COMPLIMENT
Fait à Fontainebleau le 23. Sept. 1726.
À S. E. Monseigneur le Cardinal DE FLEURY, par M. DE VALINCOUR, l’un des Députés de l’Académie Françoise.
MONSEIGNEUR,
L’Académie Françoise nous a chargés de venir témoigner à VOTRE EMINENCE, la joie qu’elle a ressentie en apprenant la nouvelle dignité dont vous êtes revêtu, & qu’elle vous souhaitait depuis si long-tems.
Vous savez, MONSEIGNEUR, les raisons qui attachent cette Compagnie à votre personne, & qui l’obligent à regarder tous vos avantages comme les siens propres.
C’est à V. E. que nous devons l’honneur que nous a fait le plus grand Roi du monde, lorsqu’à l’exemple de son auguste Bisaïeul il s’est déclaré notre Protecteur, lorsqu’il a bien voulu assister lui-même à nos exercices & qu’il nous a donné avec son portrait ; un gage précieux de la bonté que vous lui avez inspirée pour nous.
Nous vous sommes encore redevables de bien d’autres grâces, dont nous ne ferons point ici le détail, mais qui ne sortiront jamais de notre souvenir.

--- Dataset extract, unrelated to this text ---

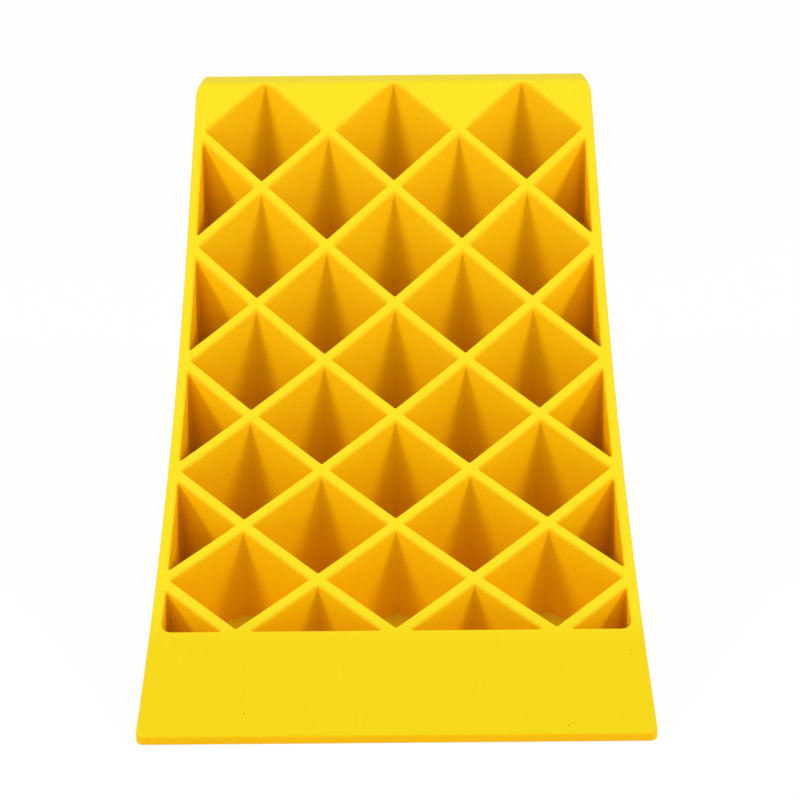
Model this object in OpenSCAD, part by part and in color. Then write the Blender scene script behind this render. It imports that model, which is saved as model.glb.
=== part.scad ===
// Wheel chock: one hollow plastic moulding with a concave ramp. The ramp is the open top
// of a lattice of thin upright ribs that cross in diamonds. A plain apron leads up to the
// lattice, a plain bridge closes it at the crest, and two side walls and a back wall
// enclose it. The moulding is divided here into its walls, plates and ribs. Where two
// ribs cross, they are half-lapped: one keeps the lower half of the crossing, the other
// the upper half, so every rib is one whole plate.
//
// Millimetres. +Z is up. The ramp faces -Y, and the origin is under the middle of the
// chock, on the ground.

/* [Overall] */
// Length from the toe's front edge to the back face
chock_length = 200; // [165:1:245]
// Width across the two side walls
chock_width = 127; // [105:1:155]
// Height of the crest above the ground
chock_height = 127; // [105:1:155]
// Radius of the four upright outer corners
corner_radius = 2; // [0.5:0.5:3]

/* [Ramp] */
// Height of the upright front edge of the toe
toe_thickness = 2.4; // [1.6:0.1:4]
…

Jugez, MONSEIGNEUR quels effets cela doit produire dans les cœurs d’une Compagnie, qui faisant profession d’asservir son langage au caprice de l’usage & aux règles pointilleuses de la Grammaire, se croit encore plus obligée de former ses sentiments sur les principes invariables de la justice & de la reconnaissance.
Nous espérons, MONSEIGNEUR, qu’en devenant un des Membres du Sacré Collège, vous n’oublierez pas que vous êtes un des Membres de l’Académie Françoise, & si nous avons le regret de ne vous plus voir à nos assemblées, nous nous flattons que vous regretterez quelquefois de n’y pouvoir assister.
Nous dirons en regardant votre portrait, Il serait ici lui-même parmi nous & comme un de nous, si le service du Roi, & le bien de l’État ne le demandaient ailleurs.
Pendant que nous sommes occupés à tracer des règles & des conseils pour bien écrire, il inspire à notre auguste Monarque, le désir de faire des actions dignes d’être écrites & de servir de modèle aux Rois qui viendront après lui ; il lui représente que le premier & le plus grand devoir d’un bon Prince, est de rendre ses sujets heureux, & qu’il lui est bien plus glorieux, de travailler à n’avoir jamais d’ennemis, que de se mettre dans la triste nécessité de remporter sur eux des victoires, qu’il paye toujours trop chères quand elles lui coûtent le sang de ses sujets, & la ruine de son Peuple.
Voilà, MONSEIGNEUR, de quoi nous nous entretiendrons en votre absence, persuadés d’ailleurs que les grandes & importantes affaires dont vous avez la conduite, ne diminueront rien de la généreuse attention que vous avez bien voulu donner jusqu’à présent à tout ce qui regarde notre Compagnie. Dans votre vigilance bienfaisante, semblable à ce sage économe qui s’appliquant à rendre les campagnes fertiles, & les moissons abondantes, ne néglige pas la culture ni l’ornement des Jardins, sachant bien que les fleurs qui s’embellissent par ses soins, embelliront elles-mêmes tous les lieux où elles font cultivées.
Comme il connaît parfaitement la valeur de chaque chose, il sait aussi qu’il n’y en a aucune qui ne mérite son attention & qui n’ait son utilité particulière quand elle est employée à son véritable usage.
Il ne nous reste plus, MONSEIGNEUR, qu’à souhaiter à V. E. des succès dignes de vos bonnes intentions, & que votre santé puisse résister aux fatigues de vos glorieux emplois, comme votre cœur & votre esprit résisteront toujours aux charmes flatteurs des dignités & de la grandeur, où vos vertus & la confiance du Roi viennent de vous élever.